→ **What you have to do**:
Please output the data below exactly as given, starting at its first line and stopping after the line that contains "return deep +".

[Data extracted from a collection]
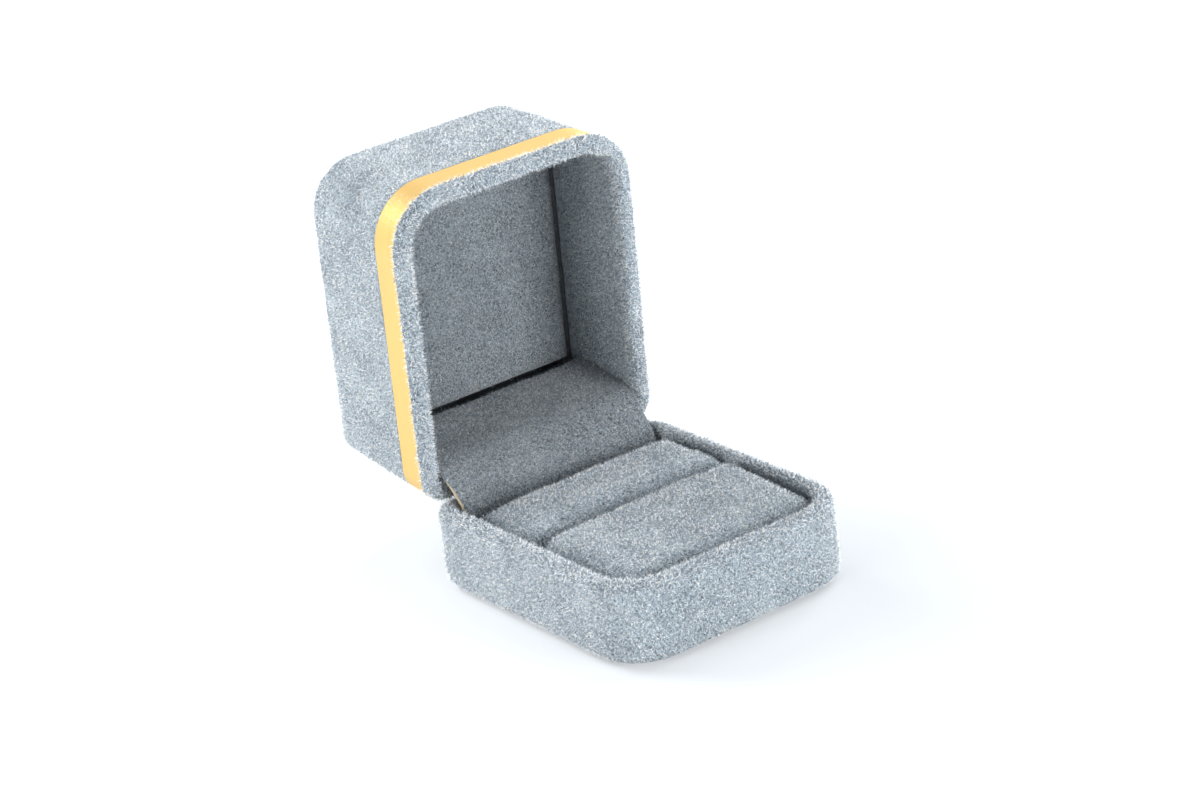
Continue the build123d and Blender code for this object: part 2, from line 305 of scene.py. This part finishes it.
def tree_of(node):
    """Search tree over a CAD node, made once."""
    if node not in near_nodes:
        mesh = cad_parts[node].data
        near_nodes[node] = BVHTree.FromPolygons([v.co for v in mesh.vertices],
                                                [tuple(f.vertices) for f in mesh.polygons])
    return near_nodes[node]


def grow_pile(name, cloth, behind, per_mm2, seed, material=tufts, lean=62, long=1.0, keep=None):
    """Pile on the free side of a cloth: no tuft grows where one of the given nodes is close."""
    sides = [tree_of(node) for node in behind]
    mesh = cloth.data.copy()
    free = mesh.attributes.new("free", "BOOLEAN", "FACE")
    for face in mesh.polygons:
        start = face.center - face.normal * cover_below
        free.data[face.index].value = (keep is None or keep(face.center)) and all(
            side.ray_cast(start, face.normal, cover_reach)[0] is None for side in sides)
    piece = new_piece(name, mesh, material)
    tuft = tuft_form()
    tree = bpy.data.node_groups.new(name, "GeometryNodeTree")
    tree.interface.new_socket("Cloth", in_out="INPUT", socket_type="NodeSocketGeometry")
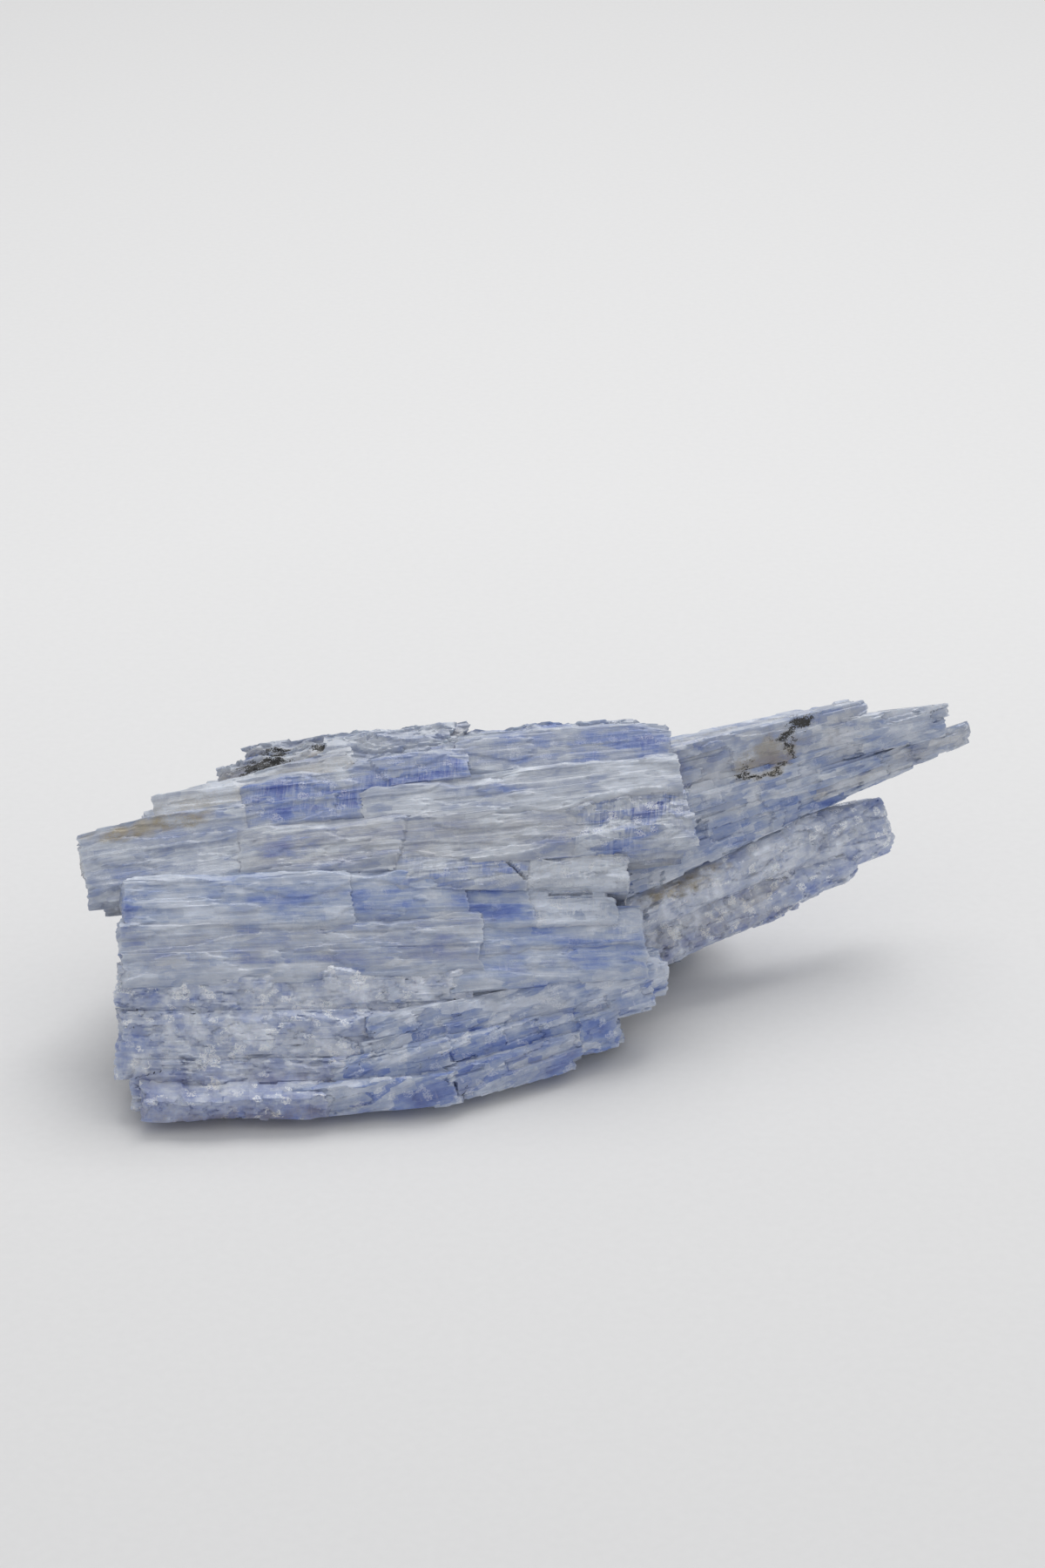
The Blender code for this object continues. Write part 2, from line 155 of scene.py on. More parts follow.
def crumbled(deep, along, across, crumble):
    """The depth of a place where the blades are crushed too, into tilted lumps with chips on them."""
    lump_length, lump_width = CRUSHED["lump"]
    chip_length, chip_width = CRUSHED["chip"]
    lane = across / lump_width + 0.9 * swell(along / 4.0, across / 3.0)
    stretch = along / lump_length + 0.8 * swell(across / 1.3, along / 5.0)
    tilt_along, tilt_across = flake(stretch, lane) - 0.5, flake(stretch + 60, lane) - 0.5
    deep = deep + CRUSHED["tilt"] * crumble * (tilt_along * (stretch % 1.0) + tilt_across * (lane % 1.0))
    deep = deep + CRUSHED["heave"] * crumble * (np.abs(swell(along / 5.0, across / 3.0)) - 0.3)
    chips = flake(along / chip_length + 20, across / chip_width + 9) - 0.5
    chipped = swell(along / 4.0 + 60, across / 2.0) > -0.2
    return deep + CRUSHED["chip_height"] * crumble * chips * chipped


STRIATIONS = ((5.0, 0.34, 0.03), (1.6, 0.2, 0.015))  # length, width and height of the fine ridges on a face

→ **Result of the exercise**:
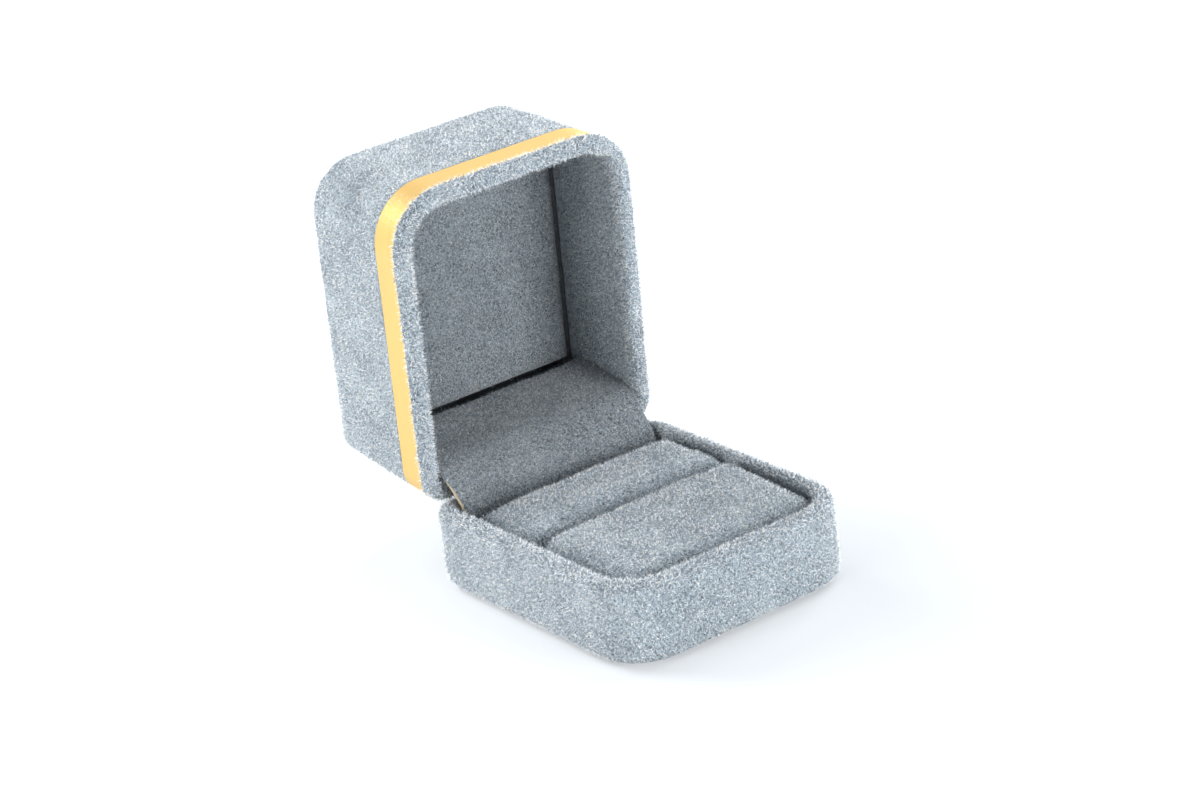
Continue the build123d and Blender code for this object: part 2, from line 305 of scene.py. This part finishes it.
def tree_of(node):
    """Search tree over a CAD node, made once."""
    if node not in near_nodes:
        mesh = cad_parts[node].data
        near_nodes[node] = BVHTree.FromPolygons([v.co for v in mesh.vertices],
                                                [tuple(f.vertices) for f in mesh.polygons])
    return near_nodes[node]


def grow_pile(name, cloth, behind, per_mm2, seed, material=tufts, lean=62, long=1.0, keep=None):
    """Pile on the free side of a cloth: no tuft grows where one of the given nodes is close."""
    sides = [tree_of(node) for node in behind]
    mesh = cloth.data.copy()
    free = mesh.attributes.new("free", "BOOLEAN", "FACE")
    for face in mesh.polygons:
        start = face.center - face.normal * cover_below
        free.data[face.index].value = (keep is None or keep(face.center)) and all(
            side.ray_cast(start, face.normal, cover_reach)[0] is None for side in sides)
    piece = new_piece(name, mesh, material)
    tuft = tuft_form()
    tree = bpy.data.node_groups.new(name, "GeometryNodeTree")
    tree.interface.new_socket("Cloth", in_out="INPUT", socket_type="NodeSocketGeometry")
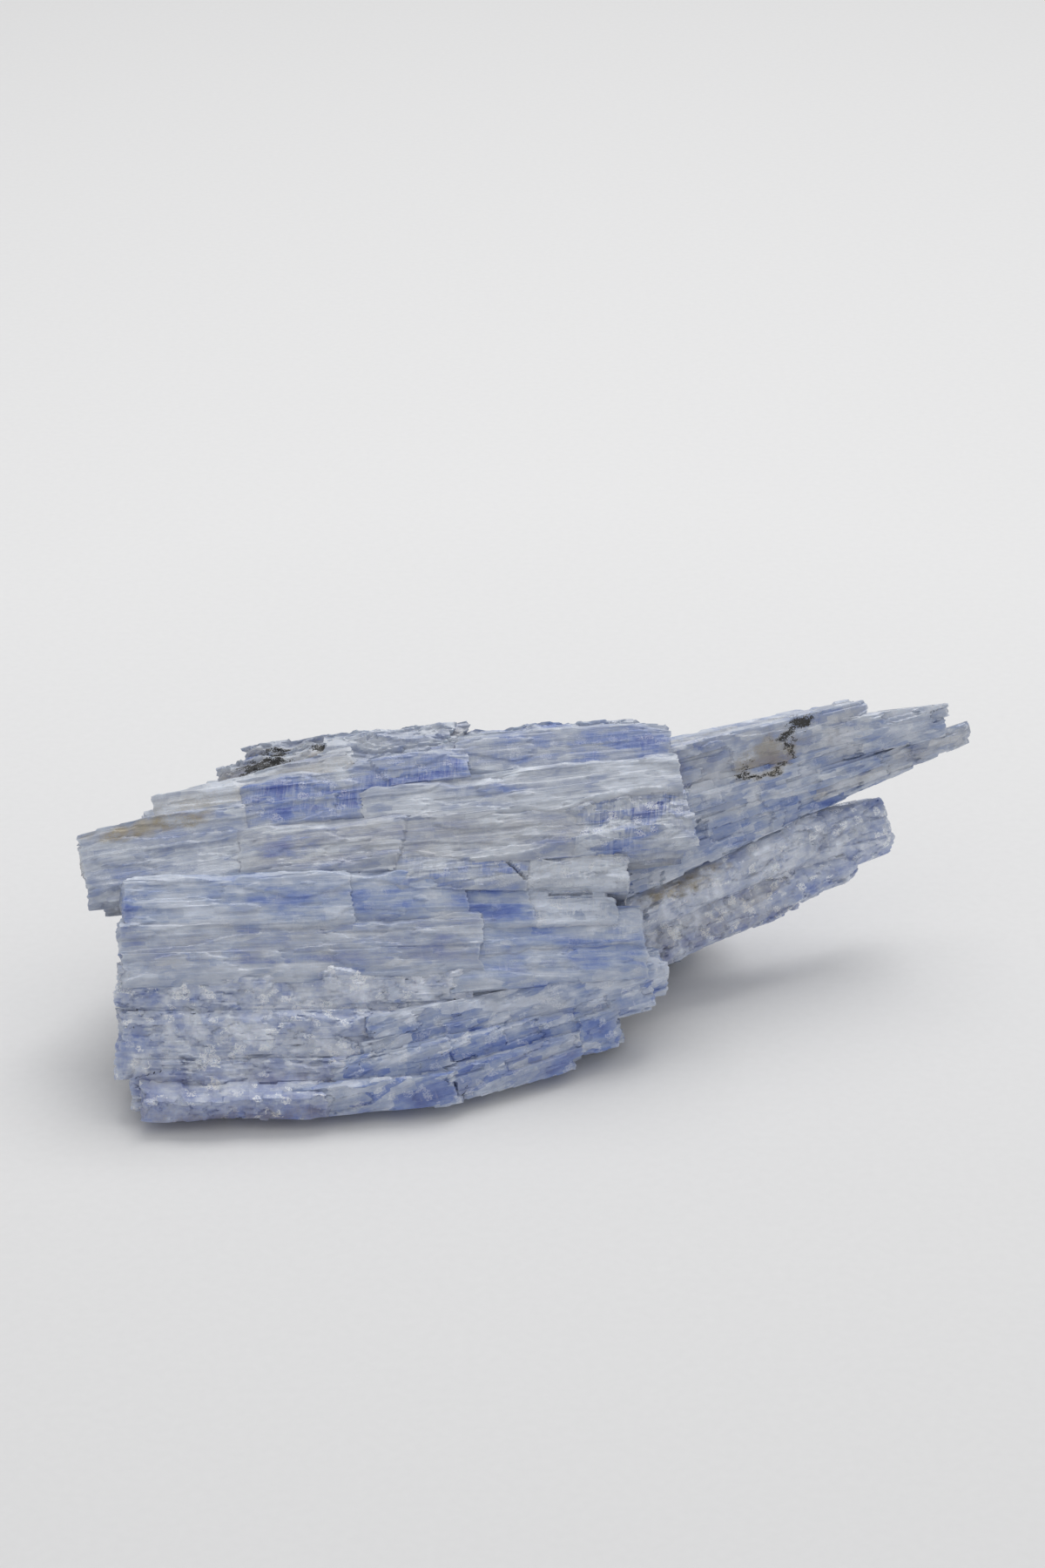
The Blender code for this object continues. Write part 2, from line 155 of scene.py on. More parts follow.
def crumbled(deep, along, across, crumble):
    """The depth of a place where the blades are crushed too, into tilted lumps with chips on them."""
    lump_length, lump_width = CRUSHED["lump"]
    chip_length, chip_width = CRUSHED["chip"]
    lane = across / lump_width + 0.9 * swell(along / 4.0, across / 3.0)
    stretch = along / lump_length + 0.8 * swell(across / 1.3, along / 5.0)
    tilt_along, tilt_across = flake(stretch, lane) - 0.5, flake(stretch + 60, lane) - 0.5
    deep = deep + CRUSHED["tilt"] * crumble * (tilt_along * (stretch % 1.0) + tilt_across * (lane % 1.0))
    deep = deep + CRUSHED["heave"] * crumble * (np.abs(swell(along / 5.0, across / 3.0)) - 0.3)
    chips = flake(along / chip_length + 20, across / chip_width + 9) - 0.5
    chipped = swell(along / 4.0 + 60, across / 2.0) > -0.2
    return deep + CRUSHED["chip_height"] * crumble * chips * chipped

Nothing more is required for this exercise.